When the emotion comes, he told his students to ride it like a wave. I can think of no better example of this than Lee J. Cobb who played Juror #3 in “Twelve Angry Men.” He is filled with rage and it oozes from every pore. His anger is real. It is connected to an “element of truth.”
If the emotion is not there, Mr. Meisner told his students to do what they are doing simply and truthfully. The rationale behind this is that when you are truthful, you don’t have to make more out of something than it is. The truth transcends all of the emoting in the world. Echoing this is the great teacher and director Robert Lewis who warned his students, “If you wait for the feeling to come, you may never act.”
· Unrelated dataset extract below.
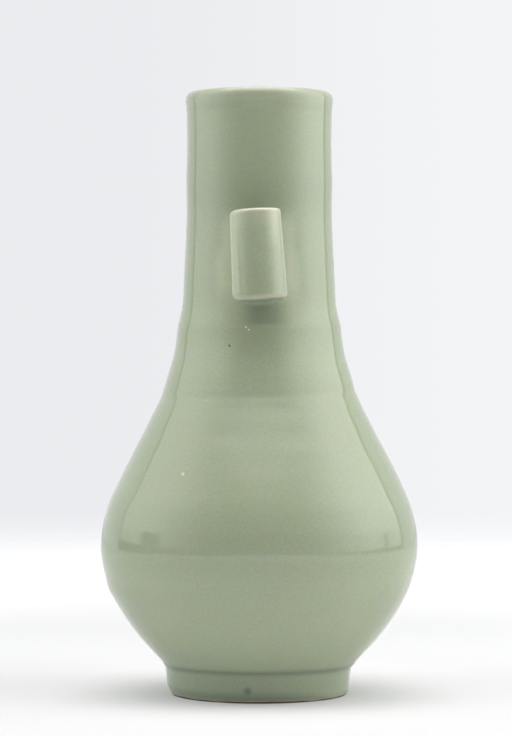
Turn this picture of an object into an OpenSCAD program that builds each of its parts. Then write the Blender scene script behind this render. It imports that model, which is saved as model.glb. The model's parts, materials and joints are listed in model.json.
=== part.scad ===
// Arrow vase in green-glazed porcelain: a pear-shaped body on a turned foot ring, a straight neck
// with a rolled lip, and two short tubular lugs luted to the neck. The body is thrown in sections
// that are luted together at bevelled seams. Millimetres, +Z up, origin at the centre of the foot
// where it meets the table. The front lug faces -Y.

/* [Vase] */
// Height from the table to the top of the lip
vase_h = 240; // [230:1:250]
// Largest diameter, over the glaze
belly_d = 126.6; // [120:0.2:134]
// Height of the largest diameter
belly_h = 59; // [55:1:63]
// Outside diameter of the neck at its narrowest, over the glaze
neck_d = 57.8; // [56:0.2:60]
// Outside diameter of the rolled lip, over the glaze
lip_d = 59; // [58:0.2:62]
// Bore of the neck, inside the glaze
mouth_d = 47; // [45:0.2:48]

/* [Foot] */
// Diameter of the glazed foot where it meets the belly
foot_d = 74.4; // [73:0.2:77]
// Outside diameter of the bare face that stands on the table
stand_d = 70; // [69:0.2:71]
// Height of the foot's side
foot_h = 11.4; // [10:0.1:12]
// Height at which the glaze stops above the table
bare_h = 0.9; // [0.6:0.1:1.6]
// Depth of the hollow under the vase
recess_h = 8; // [7:0.1:9]

/* [Walls] */
// Thickness of the clay at the foot
belly_wall = 5; // [4:0.1:6]
// Thickness of the clay where the neck begins
neck_wall = 4.4; // [4:0.1:5]
// Thickness of the clay floor at the centre
floor_t = 6.5; // [5:0.1:8]
// Thickness of the glaze
glaze_t = 0.7; // [0.5:0.05:0.8]

/* [Lugs] */
// Height of a lug's clay tube
lug_h = 33.6; // [28:0.2:36]
// Outside diameter of the clay tube at its lower end
lug_low_d = 20; // [18:0.2:20.4]
// Outside diameter of the clay tube at its upper end
lug_top_d = 18; // [17:0.2:19]
// Hole through a lug, inside the glaze
lug_bore_d = 10; // [8:0.2:11]
// Height of a lug's middle
lug_z = 174; // [172:1:178]
// Thickness of the slip between a lug and the neck
slip_t = 2; // [1.8:0.1:2.4]
// Lean of a lug's top towards the neck, in degrees
lug_rake = 0.4; // [0:0.2:2.6]
// Sideways lean of the front lug, in degrees
front_lean = 3.4; // [-4:0.1:4]
// Turn of the front lug around the neck, in degrees
front_turn = -1; // [-3:0.1:3]
// Sideways lean of the back lug, in degrees
back_lean = -1.4; // [-4:0.1:4]

/* [Hidden] */
$fn = 120;

belly_r = belly_d / 2;
neck_r = neck_d / 2;
foot_r = foot_d / 2;
stand_r = stand_d / 2;
// Glazed foot where its side ends and its bevel down to the standing face begins
foot_low_r = foot_r - 0.9;
bevel_h = 2.6;
// Clay of the bevel where the glaze stops, and the rounding of the glaze's lower edge
bare_r = stand_r + (foot_low_r - glaze_t - stand_r) * bare_h / bevel_h;
glaze_edge = 0.4;
// Radius of the clay in the neck's bore
throat_r = mouth_d / 2 + glaze_t;

// Where the straight neck begins, where the roll of the lip begins, and the lip's highest circle
neck_h = 0.7 * vase_h;
lip_h = vase_h - 3.2;
crest_r = lip_d / 2 - 2.6;

// Foot ring: its inner wall, its rounded inner edge, and where its bevelled joint begins
foot_in_low = stand_r - 5.5;
foot_in_top = stand_r - 6.2;
foot_edge = 0.8;
joint_r = stand_r - 4;
// The floor inside, and the height on the outline where the inside wall runs into it
floor_z = recess_h + floor_t;
heel_h = 0.06 * vase_h;
// Height where the glaze under the vase stops on the foot's inner wall
base_glaze_h = 3;

// Heights of the seams between thrown sections outside, from the foot's joint to below the lip,
// and inside, where each seam is seam_rise higher
seam_rise = 1.5;
neck_seam = 0.6125 * vase_h;
seams = [foot_h, 0.19 * vase_h, 0.498 * vase_h, neck_seam, lip_h - 2];
inner_seams = [heel_h, seams[1] + seam_rise, seams[2] + seam_rise, seams[3] + seam_rise, neck_h];
ring_gap = 3.8;

// Outline of the glazed vase as [height, radius]. The belly's lower stations are shares of the way
// from the foot to the widest circle, and its upper ones shares of the way from there to the neck.
function rise(share) = foot_h + share * (belly_h - foot_h);
function swell(share) = foot_r + share * (belly_r - foot_r);
function climb(share) = belly_h + share * (neck_h - belly_h);
function narrow(share) = neck_r + share * (belly_r - neck_r);
function up_neck(share) = neck_h + share * (vase_h - neck_h);
outline = [
  [foot_h, foot_r],
  [rise(0.08), swell(0.138)],
  [rise(0.24), swell(0.404)],
  [rise(0.44), swell(0.669)],
  [rise(0.69), swell(0.895)],
  [belly_h, belly_r],
  [climb(0.14), narrow(0.926)],
  [climb(0.28), narrow(0.727)],
  [climb(0.45), narrow(0.453)],
  [climb(0.56), narrow(0.287)],
  [climb(0.62), narrow(0.232)],
  [climb(0.68), narrow(0.173)],
  [climb(0.745), narrow(0.13)],
  [climb(0.81), narrow(0.105)],
  [climb(0.87), narrow(0.06)],
  [neck_h, narrow(0.035)],
  [up_neck(0.33), neck_r + 0.15],
  [up_neck(0.49), neck_r + 0.35],
  [up_neck(0.69), neck_r],
  [up_neck(0.86), neck_r + 0.15],
  [lip_h, lip_d / 2]
];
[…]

Whenever I get discouraged with my inability to feel, I take comfort in the fact that everyone, myself included, was born with a complete set of feelings. Instinctively, we knew how to cry when we were hurt, to shout when we were angry, to run when we were afraid, and to jump with joy when we were excited. The challenge is to rediscover these feelings and be brave enough to express them openly and freely.
Here are a few tips when it comes to emotional preparation. As a preliminary matter, it cannot be “sorta,” “kinda,” or “just.” This is much too vague. Emotions are specific and meaningful: i.e., think joy, sadness, happiness.
Second, simplicity is essential. The more complicated it is, the harder it is to get involved emotionally.
Third, be honest. By being honest, you help yourself. “If you’re feeling nervous, allow yourself to be nervous. If you’re feeling excited, allow yourself to be excited.” However, don’t exaggerate by attempting to “play” an emotion if it isn’t there. Intuitively, the audience (jury) will know that something is wrong. As my acting instructor says, “I’ll take a real four instead of an inflated ten any day of the week!”
Finally, you can take comfort in the fact that more effort is required to suppress the emotions that are welling up inside of you than to let them out. So let it out and ride it like a tsunami.